Masyarakat Diminta Kurangi Pemakaian Plastik Sekali Pakai
GRESIK – PERPUSTAKAANSAMPAH.com – Lembaga Kajian Ekologi dan Konservasi Lahan Basah (Ecoton) mendorong masyarakat segera mengurangi pemakaian plastik sekali pakai. Hal ini diungkapkan lantaran Ecoton acap menemukan timbunan sampah di berbagai lokasi.
Direktur Ecoton Indonesia, Prigi Arisandi menyatakan, lembaganya bekerjasama, sejumlah komunitas telah mengamati fenomena sampah di Kota Gresik sejak awal 2020. Timbunan sampah mudah ditemukan, baik di pantai, sungai dan rawa. Lebih khusus di wilayah Bungah, Sidayu, Manyar, Pangkah-Benjeng, Balongpanggang, Wringinanom, Driyorejo dan Menganti.
“Dan (Pemkab) terlihat belum mampu mengelola sampah dengan baik,” ucap Prigi kepada republika.co.id, Jumat (25/9/2020).
Lebih rinci, ecoton banyak menemukan fenomena pembakaran sampah terbuka (open burning) di Gresik. Fenomena ini sebenarnya dilarang berdasar UU nomor 18 tahun 2008 tentang pengelolaan sampah. Pembakaran sampah akan menghasilkan senyawa dioksin dan furan yang bersifat karsinogen.
Selanjutnya pelayanan sampah di Gresik dilaporkan kurang dari 30 persen penduduk. Oleh sebab itu, banyak sampah ditemukan di sungai. Khususnya di. Bengawan Solo, Kali Brantas, Lamong dan Manyar.

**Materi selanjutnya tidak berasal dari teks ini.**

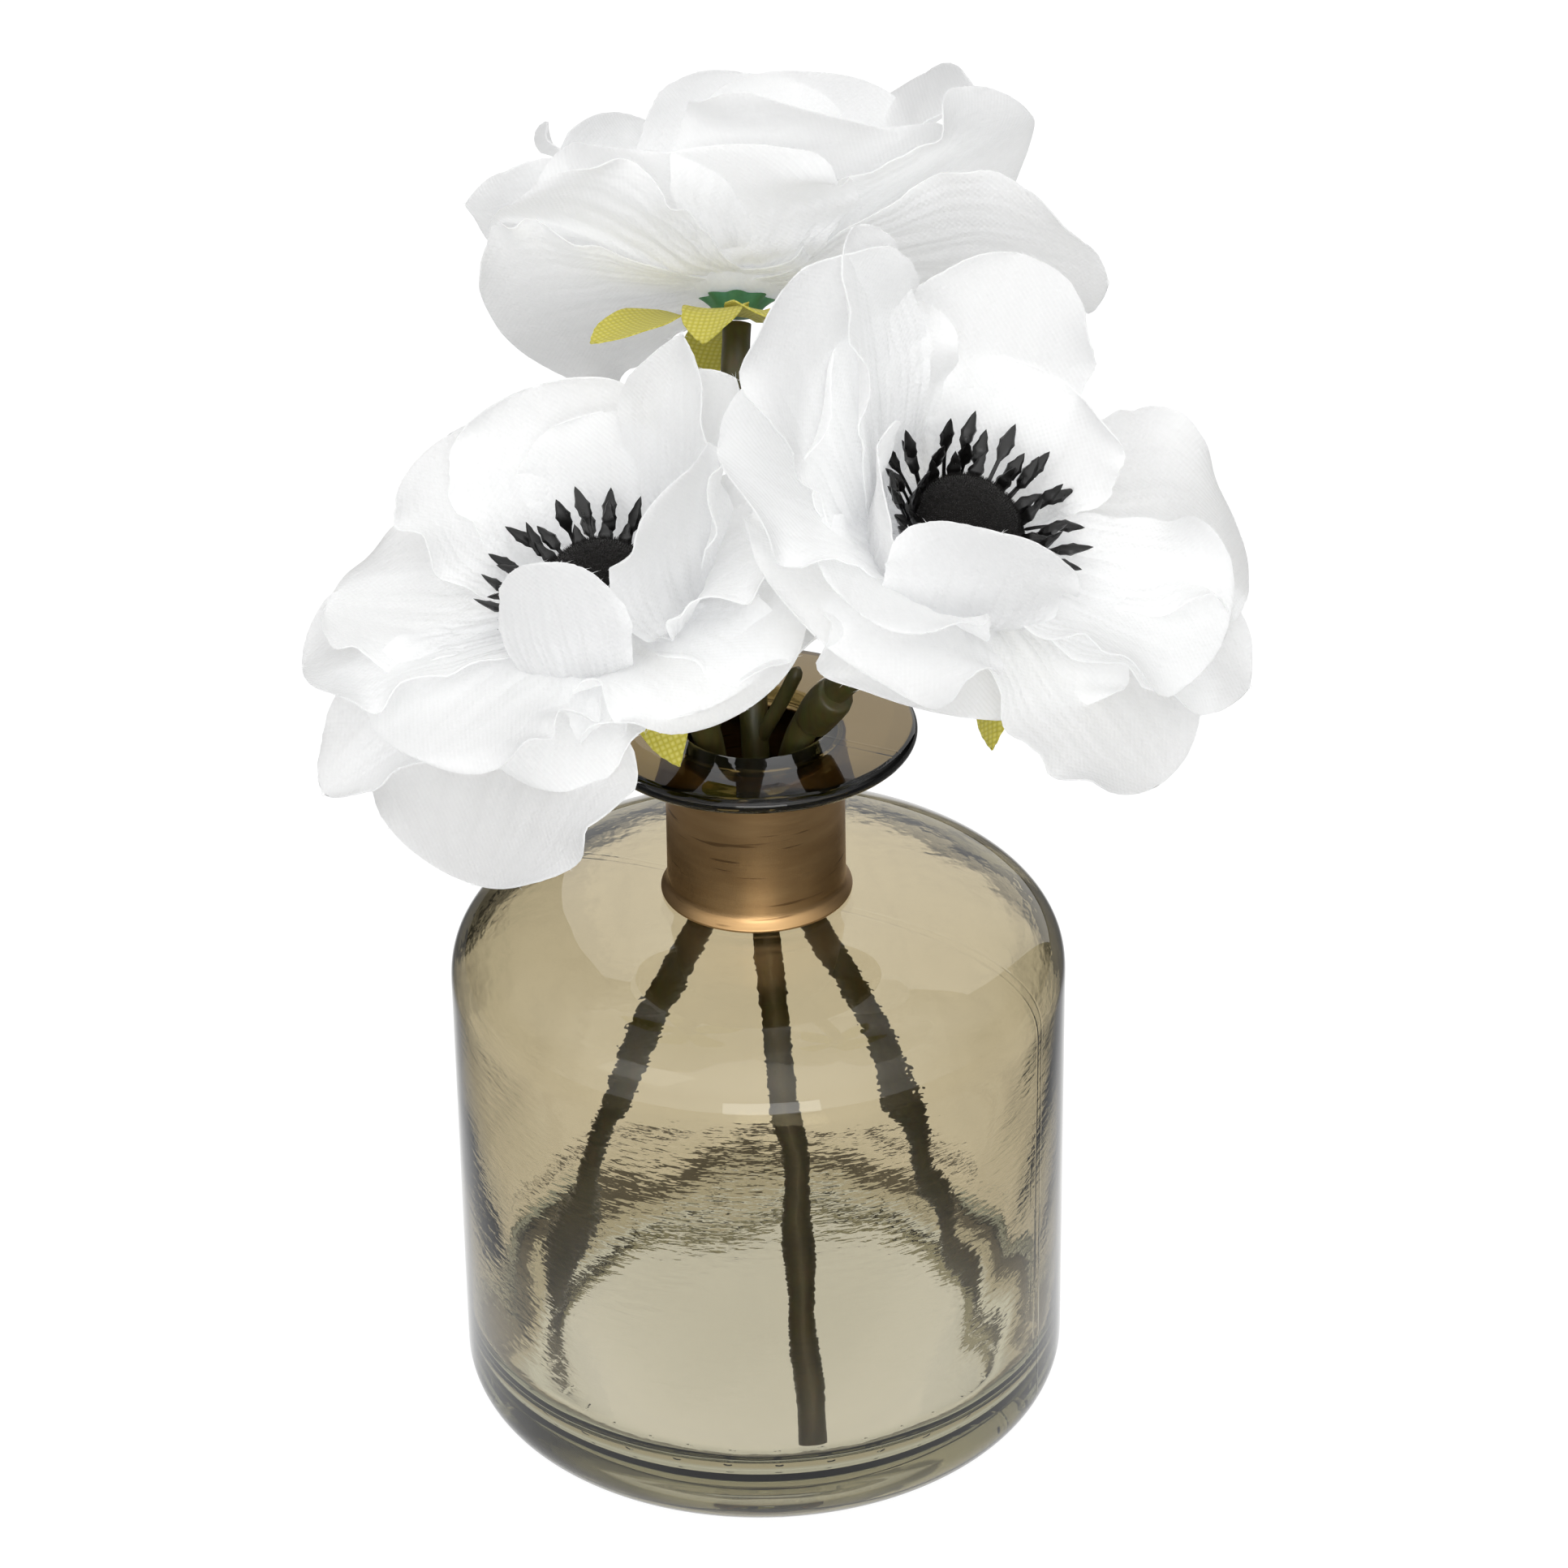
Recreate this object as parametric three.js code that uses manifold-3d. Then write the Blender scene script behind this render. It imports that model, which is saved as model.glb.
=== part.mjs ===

Prigi juga mengungkapkan beberapa pemerintah desa yang padat penduduk telah banyak berinisiatif membuat tungku bakar. Pengadaan tungku ini bertujuan untuk membakar sampah di lingkungan masyarakat. “Padahal aktivitas bakar sampah jelas dilarang UU nomor 18 tahun 2008,” katanya.
Fakta selanjutnya, sekitar 60 sampai 70 persen sampah yang dihasilkan warga Gresik lebih pada jenis organik. Sampah ini setidaknya masih bisa diolah dan dikomposkan. Lalu 20 persen lainnya sampah yang bisa didaur ulang seperti kertas karton, kaleng dan plastik botol.
Berikutnya, 10 persen sampah yang dihasilkan masyarakat Gresik masih bisa digunakan kembali. Beberapa diantaranya seperti kayu, besi, kawat, kaleng dan sebagainya. “Sisanya sekitar 8 sampai 10 persen adalah sampah residu berupa sachet Karena tidak bisa didaur ulang.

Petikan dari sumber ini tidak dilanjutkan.